In der aktuellen Ausgabe der Zeitschrift Religion und Gesellschaft in Ost und West (RGOW 9/2018) des Instituts G2W, Ökumenisches Forum für Glauben, Religion und Gesellschaft erscheint der Aufsatz „Rumänien 1918: zwischen Pluralismus und Vereinheitlichung“ von Dr. Florian Kührer-Wielach.

Das Jahr 1918 markierte eine Zeitenwende: Die drei großen Reiche der Romanovs, Habsburger und Osmanen zerfielen, während das Deutsche Reich vom Kaiserreich zur Republik wurde. Die größten territorialen Veränderungen ereigneten sich in Ost-, Ostmittel- und Südosteuropa, wo zehn neue Staaten entstanden: Finnland, Estland, Lettland, Litauen, Polen, die Tschechoslowakei, Österreich, Ungarn, Jugoslawien und die Türkei.
In dieser Ausgabe nimmt die Schweizerische Osteuropabibliothek und die Zeitschrift RGOW das Epochenjahr 1918 und dessen bis heute spürbare Folgen für das östliche Europa in den Blick, wobei sie sich auf ausgewählte Staaten Ostmittel- und Südosteuropas beschränken. Nach dem Ersten Weltkrieg wurden nicht nur die Landkarte Europas neu gezeichnet, sondern auch politische Systeme verändert und gesellschaftliche Wandlungsprozesse beschleunigt.

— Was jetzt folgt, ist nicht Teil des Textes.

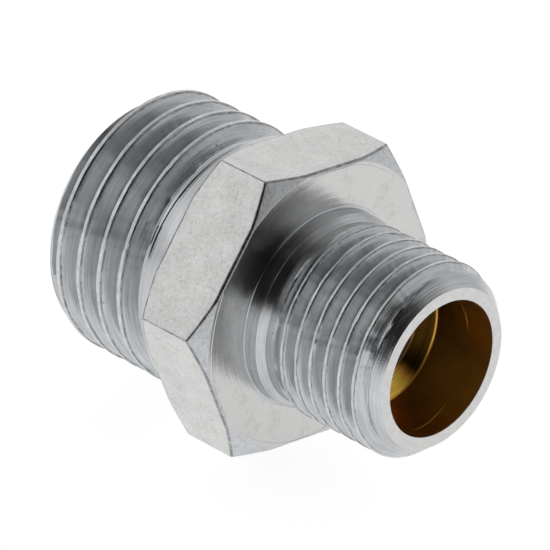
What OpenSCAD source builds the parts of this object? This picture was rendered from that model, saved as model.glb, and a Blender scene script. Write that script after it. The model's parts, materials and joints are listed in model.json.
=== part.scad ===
// Reducing hex nipple: a short pipe fitting with a parallel male thread on each side of a hexagon.
// One turned and threaded brass body carries a thin electroplated skin on all its outside faces.
// Frame: origin on the bore axis at the middle of the hexagon, +X towards the small thread,
// +Z up, lying on one flat of the hexagon. Both threads are right-hand.

/* [Hexagon] */
// Distance across the flats
hex_af = 14; // [13.8:0.1:15]
// Width of the hexagon along the axis
hex_w = 4; // [3.6:0.1:5]
// Diameter at which the corner chamfer meets each side face
hex_face_d = 14.25; // [14.1:0.05:14.6]
// Angle of the corner chamfer from the side face
hex_chamfer_deg = 30; // [20:1:35]

/* [Large thread] */
// Crest diameter
large_d = 12.92; // [12.7:0.02:13.1]
// Pitch, 19 turns to the inch
large_pitch = 1.337; // [1.25:0.001:1.4]
// Length from the hexagon to the end
large_len = 8; // [7.5:0.1:10]
// Drilled diameter behind the large end
large_bore_d = 9; // [8:0.1:9.6]
// Depth of the full drilled diameter
large_bore_depth = 5; // [3:0.1:6]

/* [Small thread] */
// Crest diameter
small_d = 9.54; // [9.4:0.02:9.7]
// Pitch, 28 turns to the inch
small_pitch = 0.907; // [0.87:0.001:0.95]
// Length from the hexagon to the end
small_len = 7.87; // [7.5:0.01:10]
// Drilled diameter behind the small end
small_bore_d = 6.76; // [6.2:0.02:7]
// Depth of the full drilled diameter
small_bore_depth = 3.45; // [2:0.05:4]

/* [Bore] */
// Diameter of the passage between the two drilled ends
passage_d = 4.9; // [4:0.1:5.4]
// Included angle of the drill points
drill_point_deg = 118; // [90:1:140]

/* [Plating] */
// Thickness of the plated skin, drawn thicker than the few microns of the real one
plating_t = 0.05; // [0.03:0.01:0.06]

/* [Hidden] */

hex_half_w = hex_w / 2;
hex_corner_r = hex_af / 2 / cos(30);
hex_face_r = hex_face_d / 2;
large_r = large_d / 2;
small_r = small_d / 2;
large_end_x = -hex_half_w - large_len;
small_end_x = hex_half_w + small_len;

// Whitworth form: 55 degrees between the flanks
flank_deg = 27.5;
depth_per_pitch = 0.6403;
// Share of the pitch left flat at the root of the groove
root_per_pitch = 0.167;
segments_per_turn = 36;
// How far the cutter stands out of the crest
cutter_proud = 0.05;
// Angle from +Y towards +Z at which the crest places below are measured
crest_deg = 149;
large_crest_x = -8.746;
small_crest_x = 4.196;

// Plain collar beside the hexagon, the relief behind it, and the length in which the thread
// runs out, on each side
large_collar_x = -3;
large_collar_r = large_r + 0.02;
large_slope_x = -3.12;
large_relief_r = large_r - 0.4;
large_relief_x = -3.85;
large_runout_x = -3.2;
large_runout_len = 0.65;
large_chamfer_len = 0.9;
large_chamfer_drop = 0.85;
small_collar_x = 2.75;
small_collar_r = small_r + 0.06;
small_slope_x = 3.1;
small_relief_r = small_r - 0.22;
small_relief_x = 3.65;
small_runout_x = 3.2;
small_runout_len = 0.68;
small_chamfer_len = 0.95;
small_chamfer_drop = 0.8;

// Turned outline on one side, from the axis out, as [x, radius]
large_profile = [
    [0, 0], [0, large_collar_r], [large_collar_x, large_collar_r],
    [large_slope_x, large_relief_r], [large_relief_x, large_relief_r],
    [large_relief_x - (large_r - large_relief_r), large_r],
    [large_end_x + large_chamfer_len, large_r],
    [large_end_x, large_r - large_chamfer_drop], [large_end_x, 0]];
small_profile = [
    [0, 0], [small_end_x, 0], [small_end_x, small_r - small_chamfer_drop],
    [small_end_x - small_chamfer_len, small_r],
    [small_relief_x + (small_r - small_relief_r), small_r],
    [small_relief_x, small_relief_r], [small_slope_x, small_relief_r],
    [small_collar_x, small_collar_r], [0, small_collar_r]];

// Unit normal on the inner side of the edge from a to b of an anticlockwise outline
function inner_normal(a, b) = [a.y - b.y, b.x - a.x] / norm(b - a);

// An anticlockwise outline with every edge moved inwards by t
function inset(outline, t) = [
    for (i = [0 : len(outline) - 1])
        let (n = len(outline),
             before = inner_normal(outline[(i + n - 1) % n], outline[i]),
             after = inner_normal(outline[i], outline[(i + 1) % n]))
        outline[i] + (before + after) * t / (1 + before * after)];

// Points about the X axis for the corners [x, radius] of a section at the angle a from +Y towards +Z
function swung(corners, a) = [for (c = corners) [c.x, c.y * cos(a), c.y * sin(a)]];

// Section of a thread groove centred at x: its root is lifted by lift, and the whole of it grown by t
function groove_section(x, pitch, crest_r, lift, t) =
    let (root_r = crest_r - depth_per_pitch * pitch - t + lift,
         top_r = crest_r - t + cutter_proud,
         root = root_per_pitch * pitch / 2 + t * (1 - sin(flank_deg)) / cos(flank_deg),
         top = root + (top_r - root_r) * tan(flank_deg))
    [[x - root, root_r], [x + root, root_r], [x + top, top_r], [x - top, top_r]];

// Solid of revolution about X from an [x, radius] outline
module turned(outline) {
    rotate([0, 90, 0])
        rotate_extrude($fn = 96)
            polygon([for (p = outline) [p.y, p.x]]);
}

// Drilled length about X, straight or tapered
module drilled(x_from, x_to, r_from, r_to) {
    translate([x_from, 0, 0])
        rotate([0, 90, 0])
            cylinder(h = x_to - x_from, r1 = r_from, r2 = r_to, $fn = 96);
}

// Cutter for a right-hand thread groove from x_from to x_to, which gets shallower over
// runout_len and ends at runout_x. crest_x is the place of one crest at the angle crest_deg.
module groove_cutter(pitch, crest_r, crest_x, x_from, x_to, runout_x, runout_len, t) {
    steps = ceil((x_to - x_from) / pitch * segments_per_turn);
    full_lift = depth_per_pitch * pitch + cutter_proud * 0.6;
    rings = [
        for (i = [0 : steps])
            let (x = x_from + (x_to - x_from) * i / steps,
                 lift = full_lift * max(0, 1 - abs(x - runout_x) / runout_len))
            swung(groove_section(x, pitch, crest_r, lift, t),
                  crest_deg + 360 * ((x - crest_x) / pitch - 0.5))];
    sides = [
        for (i = [0 : steps - 1], j = [0 : 3])
            let (a = 4 * i + j, b = 4 * i + (j + 1) % 4)
            each [[a, b + 4, b], [a, a + 4, b + 4]]];
    last = 4 * steps;
    ends = [[0, 1, 2, 3], [last + 3, last + 2, last + 1, last]];
    polyhedron(points = [for (r = rings) each r], faces = concat(sides, ends), convexity = 10);
}

// Hexagon of bar with its corners chamfered towards both faces
module hexagon(t) {
    rim_r = hex_corner_r + 0.3;
    rim_x = hex_half_w - (rim_r - hex_face_r) * tan(hex_chamfer_deg);
    chamfered = [
        [-hex_half_w, 0], [hex_half_w, 0], [hex_half_w, hex_face_r],
        [rim_x, rim_r], [-rim_x, rim_r], [-hex_half_w, hex_face_r]];
    intersection() {
        rotate([0, 90, 0])
            rotate([0, 0, 30])
                cylinder(h = hex_w * 2, r = hex_corner_r - t / cos(30), center = true, $fn = 6);
        turned(inset(chamfered, t));
    }
}

// The whole outside of the fitting with no bore, with every face moved inwards by t
module blank(t) {
    difference() {
        union() {
            hexagon(t);
            turned(inset(large_profile, t));
            turned(inset(small_profile, t));
        }
        groove_cutter(large_pitch, large_r, large_crest_x, large_end_x - large_pitch,
                      large_runout_x, large_runout_x, large_runout_len, t);
        groove_cutter(small_pitch, small_r, small_crest_x, small_runout_x,
                      small_end_x + small_pitch, small_runout_x, small_runout_len, t);
    }
}

// The waterway: a drilled hole from each end, and the passage that joins them
module waterway() {
    large_bore_r = large_bore_d / 2;
    small_bore_r = small_bore_d / 2;
    passage_r = passage_d / 2;
    point_slope = tan(drill_point_deg / 2);
    large_floor_x = large_end_x + large_bore_depth;
    small_floor_x = small_end_x - small_bore_depth;
    drilled(large_end_x - 1, large_floor_x, large_bore_r, large_bore_r);
    drilled(large_floor_x, large_floor_x + large_bore_r / point_slope, large_bore_r, 0);
    drilled(large_floor_x, small_floor_x, passage_r, passage_r);
    drilled(small_floor_x - small_bore_r / point_slope, small_floor_x, 0, small_bore_r);
    drilled(small_floor_x, small_end_x + 1, small_bore_r, small_bore_r);
}

// Machined brass, threaded outside and bare in the bore
module brass_body() {
    color("goldenrod")
        difference() {
            blank(plating_t);
            waterway();
        }
}

// Plated skin over the threads, the hexagon and the end faces, open at both bore mouths
module plating() {
    color("silver")
        difference() {
            blank(0);
            blank(plating_t);
            waterway();
        }
}

brass_body();
plating();
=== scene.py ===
"""Looks of the reducing hex nipple: its plated skin and its brass body, and a plain studio round them.

The skin and the body are fine meshes with procedural metals. The threads are real helices.

Lengths are in millimetres until a mesh is written. Angles round the axis run from +Y towards +Z.
"""

import json
import math

import bmesh
import bpy
import numpy as np
from mathutils import Matrix, Vector


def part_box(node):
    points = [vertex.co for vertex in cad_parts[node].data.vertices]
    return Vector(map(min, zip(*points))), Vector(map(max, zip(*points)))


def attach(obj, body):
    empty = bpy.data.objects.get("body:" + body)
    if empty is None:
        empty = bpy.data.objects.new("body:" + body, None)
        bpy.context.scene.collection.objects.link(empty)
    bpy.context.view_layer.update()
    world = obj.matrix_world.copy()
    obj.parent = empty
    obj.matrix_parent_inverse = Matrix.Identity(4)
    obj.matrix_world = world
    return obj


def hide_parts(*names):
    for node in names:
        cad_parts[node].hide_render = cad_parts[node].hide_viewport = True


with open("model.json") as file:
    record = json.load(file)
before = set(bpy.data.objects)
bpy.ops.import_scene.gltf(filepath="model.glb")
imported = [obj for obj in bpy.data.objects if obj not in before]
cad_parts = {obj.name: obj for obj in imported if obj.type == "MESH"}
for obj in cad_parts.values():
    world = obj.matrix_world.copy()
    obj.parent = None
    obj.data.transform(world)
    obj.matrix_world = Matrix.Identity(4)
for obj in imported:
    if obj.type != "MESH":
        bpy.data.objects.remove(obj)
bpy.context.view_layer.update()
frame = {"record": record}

MM = 0.001
SEED = 11

# ---- Sizes, from the frame where it states them ----

skin_low, skin_high = (np.array(corner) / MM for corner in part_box("plating"))
core_high = np.array(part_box("brass_body")[1]) / MM
mounts = {m["name"]: m for m in frame["record"]["mounts"]}


def mount_size(name, key):
    return mounts[name]["dims"][key]


LARGE_END = -skin_low[0]
SMALL_END = skin_high[0]
PLATING = skin_high[0] - core_high[0]
FLAT_R = skin_high[2]
HEX_HALF = mounts["small_side_shoulder"]["pos_m"][0] / MM
LARGE_R = mount_size("large_thread", "r_mm")
SMALL_R = mount_size("small_thread", "r_mm")
LARGE_BORE = (mount_size("large_end_bore", "r_mm"), mount_size("large_end_bore", "length_mm"))
SMALL_BORE = (mount_size("small_end_bore", "r_mm"), mount_size("small_end_bore", "length_mm"))
PASSAGE_R = mount_size("passage_bore", "r_mm")

# ---- Sizes of the hexagon, the threads and the bore that the frame doesn't state ----

SIXTH = math.pi / 3
HEX_FACE_R = 7.125
HEX_CHAMFER = math.radians(30)
HEX_EDGE_ROUND = 0.16
HEX_CORNER_ROUND = 0.08
# where each hexagon face's mesh takes over from its collar's, above the collar
FACE_START = 0.2
COLLAR_ROUND = 0.06

# Whitworth form; a crest is at each side's crest_at where the angle round the axis is CREST_ANGLE
FLANK = math.radians(27.5)
DEPTH_PER_PITCH = 0.6403
ROOT_PER_PITCH = 0.167
CREST_ANGLE = math.radians(149)

DRILL_SLOPE = math.tan(math.radians(59))
BORE_ROUND = 0.08
# how far the brass stays inside the plating
CORE_GAP = 0.003

# ---- Wear and tool marks on the threads ----

# depth of the crest's ragged edge, and the scale of its waves
COARSE_RAG, COARSE_WAVES = 0.012, 24
FINE_RAG, FINE_WAVES = 0.004, 70
ROOT_BLEND = 0.09
CREST_BLEND_PER_PITCH = 0.06
CUT_BLEND = 0.012
# how far the run-out lifts the thread's root above the crests, to be cut off by the turned outline
RUNOUT_OVER = 0.03
NICKS = 12
NICK_DEPTH = (0.01, 0.035)
NICK_DEGREES = (0.8, 2.4)

# ---- Material slots of the skin, and where they lie on the threads ----

# the edge slot's metal is a darker line painted along the hexagon's edges and corners and beside each
# crest: painted shade
TURNED, CREST, PAINTED_EDGE_SHADE, HEX_FLAT, CHAMFER, FACE, END_FACE = range(7)

# share of the crest's half width that is crest metal, and share of the flank beside it that is edge metal,
# a painted shade line
CREST_SHARE = 0.85
PAINTED_SHADE_SHARE = 0.11
# share of the thread's depth that may be cut away before the crest's metals stop
CUT_SHARE = 0.3

# degrees beyond which an edge is shaded sharp
SKIN_SHARP = 32
CORE_SHARP = 30

# ---- Outlines and meshes ----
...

Rumänien 1918: zwischen Pluralismus und Vereinheitlichung

Im Oktober 1918, als die Auflösung der Donaumonarchie bereits in vollem Gange war, trat das Königreich Rumänien ein zweites Mal an der Seite der Entente in den Krieg ein. Der im März des Jahres geschlossene Separatfrieden mit den Mittelmächten wurde für ungültig erklärt, das große Ziel, der Zusammenschluss aller von Rumänen bewohnten Gebiete, erreicht: Im seit der Oktoberrevolution von Russland unabhängigen Bessarabien erneuerte ein Rumpflandtag den im März des Jahres verkündeten Anschluss an Rumänien. Ende November folgte ein „Generalkongress“ im bis dato österreichischen Kronland Bukowina diesem Beispiel. Drei Tage später, am 1. Dezember 19181, verkündete der griechisch-katholische Bischof von Gherla (Siebenbürgen), Iuliu Hossu, im Beisein des orthodoxen Bischofs von Caransebeș (Banat), Miron Cristea, die Beschlüsse einer „Großen Nationalversammlung“ der ungarländischen Rumänen in Karlsburg (rum. Alba Iulia, ung. Gyulafehérvár): die „große Vereinigung“ der von ihnen bewohnten Gebiete – Siebenbürgen, das noch bis 1919 umkämpfte Banat und das Partium – mit Rumänien. Der Anschluss Siebenbürgens stellte den Höhepunkt und den Schlussstein der rumänischen Irredenta dar.